In this gallery you are going to find that critique often includes advice on camera settings, suggesting that you might have used something different. Once you understand the reasoning behind such advice, your progression will be rapid, and you will get a great deal of satisfaction from taking control of your camera and consequently producing better pictures.

Our guidelines say, "The Critique Gallery is your opportunity to learn about photography on a personal level.
We will assist with all aspects of photography, all the way from the basics, camera controls, composition, post processing, etc so that you can grow, become competent, and effectively graduate from the CG."

You have already started to get to grips with editing your pictures, and you give us important information about your shots in the description box, so that's a very good start. I think you'll make a lot of progress here. Remember, we all had to start from the beginning, and for some of us it was late in lifeSad.


11 Sep 2017 9:54PM
Hi Pamela, is it brave? I just figured I'd do it once and never again but I got such good advice that I figured hey.. I can learn slowly. I work full time in nursing and I have been burdened with multiple chronic diseases BUT in the time I'm not working or ill I try and take photos. My progress is most likely going to be slow but I feel I am listening to what people are kind enough to share with me. I just need to tackle my camera settings.. I did have a quick fiddle this afternoon with it but I think I need to read some forums for my camera as well. I truly appreciate all the feedback, and I hope it's not infuriating that I keep making the same mistakes. I'm very much a person in my career and personal life who thrives off of being told what is good and what needs extra work.

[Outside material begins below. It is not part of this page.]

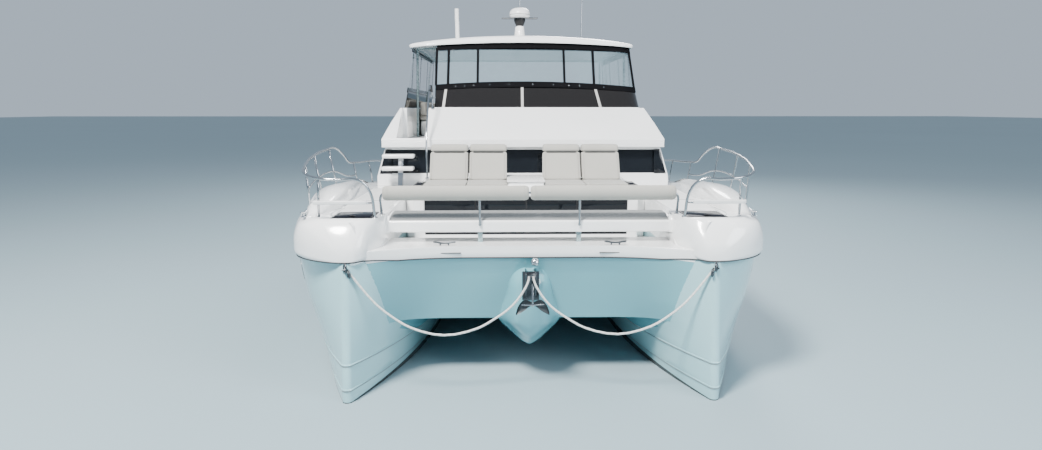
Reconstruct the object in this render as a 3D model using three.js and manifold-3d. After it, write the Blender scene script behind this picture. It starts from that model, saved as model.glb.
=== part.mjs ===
// Flybridge power catamaran, about 13 m long and 6.5 m wide, at its real size in millimetres.
// +Z is up, the bow points along -Y and the port side is +X. The origin is on the centreline, at the
// waterline, amidships. Every side-by-side pair is made by one function with side = -1 (starboard) or +1
// (port).
import * as THREE from "three";
import { mergeVertices } from "three/addons/utils/BufferGeometryUtils.js";
import Module from "manifold-3d";

const wasm = await Module();
wasm.setup();

// Driving dimensions
const HULL_X = 2300; // a hull's own centreline
const STEM_Y = -6550; // stem at the waterline
const TRANSOM_Y = 6300; // after face of the hulls
const JOINT_BOW_Z = 1750; // hull-to-deck joint at the bow
const JOINT_STERN_Z = 1300; // and at the transom
const DECK_BOW_Z = 2250; // foredeck level
const DECK_STERN_Z = 1620;
const SHEER_BREAK_Y = -1900; // the sheer is level before this and falls behind it
const TUNNEL_Z = 820; // bridgedeck clearance over the water
const SOLE_Z = 950; // saloon and cockpit sole
const SHELF_Z = 1500; // hull tops under the foredeck and inside the saloon
const WELL_X = 1900; // half width of the foredeck well
const LEDGE_Y = -5890; // front edge of the cross ledge between the bows
const WELL_FRONT_Y = -5290; // where the ledge steps down into the well
const LEDGE_Z = 1860;
const WELL_FLOOR_Z = 1590;
const TRUNK_FRONT_Y = -4070;
const TRUNK_X = 1750;
const TRUNK_Z = 2420;
const HOUSE_FRONT_Y = -2250;
const HOUSE_AFT_Y = 2900;
const HOUSE_BASE_X = 2650;
const HOUSE_TOP_X = 2480;
const COCKPIT_X = 2860;
const COCKPIT_AFT_Y = 5240;
const FLY_Z = 2940; // underside of the flybridge deck
const FLY_SOLE_Z = 3050;
const BROW_FRONT_Y = -2330;
const BROW_TOP_Y = -1470;
const BROW_TOP_Z = 3630;
const BROW_BASE_X = 2520;
const COAMING_X = 2300;
const FLY_AFT_Y = 4700;
const HARDTOP_X = 2210;
const HARDTOP_FRONT_Y = -820;
const HARDTOP_AFT_Y = 4250;
const HARDTOP_Z = 4840; // underside of the hardtop's edge
const WALL = 45; // moulded panels
const GAP = 0.4; // paint line between pieces that touch

const PAINT = { gelcoat: 0xf4f4f2, steel: 0xc4c8cc, glass: 0x1c242c, canvas: 0x1a1b1d,
  clear: 0xbfd0da, cushion: 0xcfccc4, rope: 0xe8e8e4, iron: 0x9aa2a8, engine: 0x4a6a4a, bronze: 0xa08850,
  plastic: 0xececea, dark: 0x24262a };
const finish = (name, roughness = 0.4, metalness = 0) =>
  new THREE.MeshStandardMaterial({ color: PAINT[name], roughness, metalness });

const boat = new THREE.Group();

// Turns a closed three.js geometry into a solid that can be joined and cut.
function solid(geometry) {
  const bare = geometry.index ? geometry.toNonIndexed() : geometry.clone();
  bare.deleteAttribute("normal");
  bare.deleteAttribute("uv");
  const merged = mergeVertices(bare, 1e-3);
  const made = new wasm.Manifold(new wasm.Mesh({ numProp: 3,
    vertProperties: merged.attributes.position.array, triVerts: new Uint32Array(merged.index.array) }));
  return made;
}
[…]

I will withhold from uploading until I figure out how to understand shutter speed and so on. While I get what shutter speed is, I don't understand how to control it. Is that I need more light? Or is it a function on the camera? I'll have to read the articles written by others above in the comments x

mrswoolybill Plus
16 3.8k 2595 United Kingdom
12 Sep 2017 3:07PM
There are two important settings to know about. One is aperture priority, where you set the aperture (f number), and the camera automatically calculates shutter speed. The other is shutter speed priority, where you set the shutter speed and the camera automatically calculates the aperture.

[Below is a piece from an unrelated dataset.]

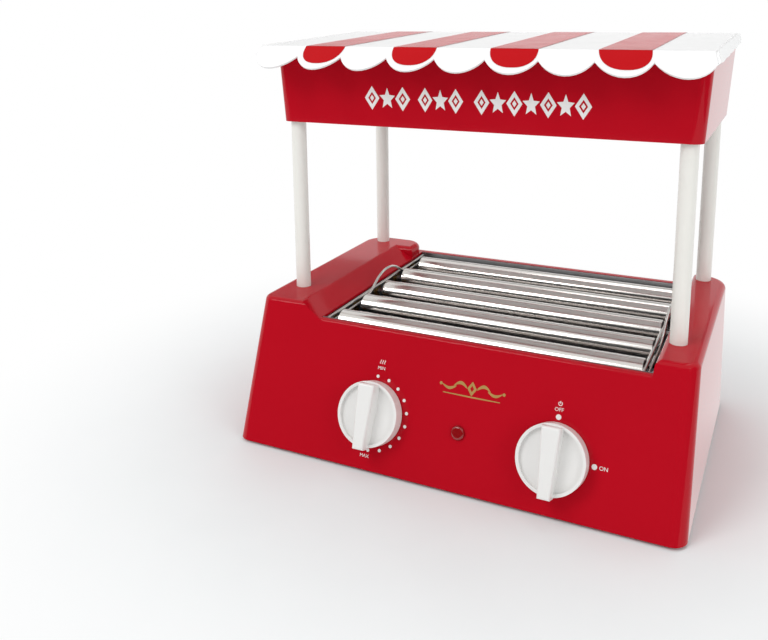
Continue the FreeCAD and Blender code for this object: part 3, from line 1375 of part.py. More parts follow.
def awning():
    """Moulded awning: low roof, sloping scalloped hems, and an inner rib that sits on the skirt."""
    outer = awning_block("awning_outer", "0", "0")
    inner = awning_block("awning_inner", "5", "awning_wall")
    shell = cut("awning_shell", outer, [inner])
    seat_z = above_base("canopy_height + skirt_height")
    width = "skirt_width + 2 * skirt_flare - skirt_wall"
    length = "skirt_front + skirt_back + 2 * skirt_rake - skirt_wall"
    left = "-skirt_width / 2 - skirt_flare + skirt_wall / 2"
    front = "-skirt_front - skirt_rake + skirt_wall / 2"
    rib_outer = box("rib_outer", (width, length, "30"), (left, along_y(front), seat_z))
    rib_inner = box("rib_inner", (f"{width} - 2 * seat_thickness", f"{length} - 2 * seat_thickness", "40"),
                    (f"{left} + seat_thickness", along_y(f"{front} + seat_thickness"), f"{seat_z} - 5"))
    rib = document.addObject("Part::MultiCommon", "awning_rib")
    rib.Shapes = [cut("rib_ring", rib_outer, [rib_inner]), outer]
    tools = []
    chord = f"(awning_width / {FRONT_SCALLOPS})"
    for index in range(FRONT_SCALLOPS):
        tools.append(scallop(
            f"front_scallop_{index}", "1.9 * fold_inset", chord, "scallop_depth",
            (f"{index} * {chord} - awning_width / 2", along_y("-awning_front - fold_inset"),
             above_base("awning_hem")), "Y"))
    span = "(awning_front + awning_back - fold_inset)"
    side_chord = f"({span} / {SIDE_SCALLOPS})"
    for side, start in (("left", "-awning_width / 2 - side_inset"),
                        ("right", "awning_width / 2 - side_inset - awning_wall")):
        for index in range(SIDE_SCALLOPS):
            tools.append(scallop(
                f"{side}_scallop_{index}", "2 * side_inset + awning_wall", side_chord, "side_scallop_depth",
                (start, along_y(f"-awning_front + fold_inset / 2 + {index} * {side_chord}"),
                 above_base(f"awning_hem + side_lift + {index} * side_rise")), "X"))
        tools.append(box(f"{side}_trim", ("2 * side_inset + awning_wall", f"{span} + fold_inset",
                                          "side_lift + 10"),
                         (start, along_y("-awning_front + fold_inset / 2"), above_base("awning_hem - 10"))))
    tools.append(box(
        "back_strip", ("awning_width + 20", "2 * fold_inset", "side_lift + scallop_depth / 2 + 10"),
        ("-awning_width / 2 - 10", along_y("awning_back - 0.9 * fold_inset"),
         above_base("awning_hem - 10"))))
    return part("awning", cut("awning", fuse("awning_solid", [shell, rib]), tools))


def awning_stripes():
    """Thin red stripes on every second panel, over the roof and a little way down the front hem."""
    stripes = []
    chord = f"(awning_width / {FRONT_SCALLOPS})"
    low = "(fold_height - scallop_depth)"
    foot_y = f"-awning_front + {HEM_SLOPE} * ({low} - awning_hem)"
    for index in range(1, FRONT_SCALLOPS, 2):
        centre = index - (FRONT_SCALLOPS - 1) / 2
        stripe = body(f"stripe_{index}")
        drawing = sketch(stripe, f"stripe_{index}_edge", "YZ_Plane", ("0", "0", f"{centre} * {chord}"))
        under = [(along_y(foot_y), above_base(low))]
        over = [(along_y(f"{foot_y} - print_thickness"), above_base(low))]
        for way, rise in ROOF_LINE:
            y_text, z_text = roof_point(way, rise)
            lead = "print_thickness" if way == 0 else "0"
            under.append((along_y(y_text), above_base(z_text)))
            over.append((along_y(f"{y_text} - {lead}"), above_base(f"{z_text} + print_thickness")))
        polygon(drawing, under + over[::-1])
        pad(stripe, drawing, f"{chord} - 2 * stripe_margin", midplane=True)
        stripes.append(stripe)
    return part("awning_stripes", group("awning_stripes", stripes))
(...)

Either way you need to either set the ISO (light sensitivity) or put it on automatic. I would strongly recommend the former, it will help you to learn about exposure.

I'm not a Canon user, I'm a Nikon gal. but the EOS 1100D manual is here , and you need to look at page 16.
dark_lord Plus
19 3.0k 836 England
12 Sep 2017 8:56PM
It's an attractive image.

It is worth getting to understand what the various settings do.

The front of the dog is dark, and the camera has been influenced by the bright areas of water in the background. This is where you need to use a little positive exposure compensation but it's all about recognising the situation first.

Having said that, it's not that dark and easily adjusted in software as Moira's mod shows.

you were on the right track yourself, comparing with the oroginal so I think sometimes it's a question of 'how far should I go?' You can always push it furhter and if it looks wrong pull back a bit on the sliders. Ctrl + Z is also your friend.
pamelajean Plus
17 1.8k 2285 United Kingdom
13 Sep 2017 4:31PM
We will still be here.
Learning slowly is a good idea, one step at a time.
You'll soon be eager to try out your newly acquired knowledge. And that's the key.....practice.
Awaiting your future "controlled" images.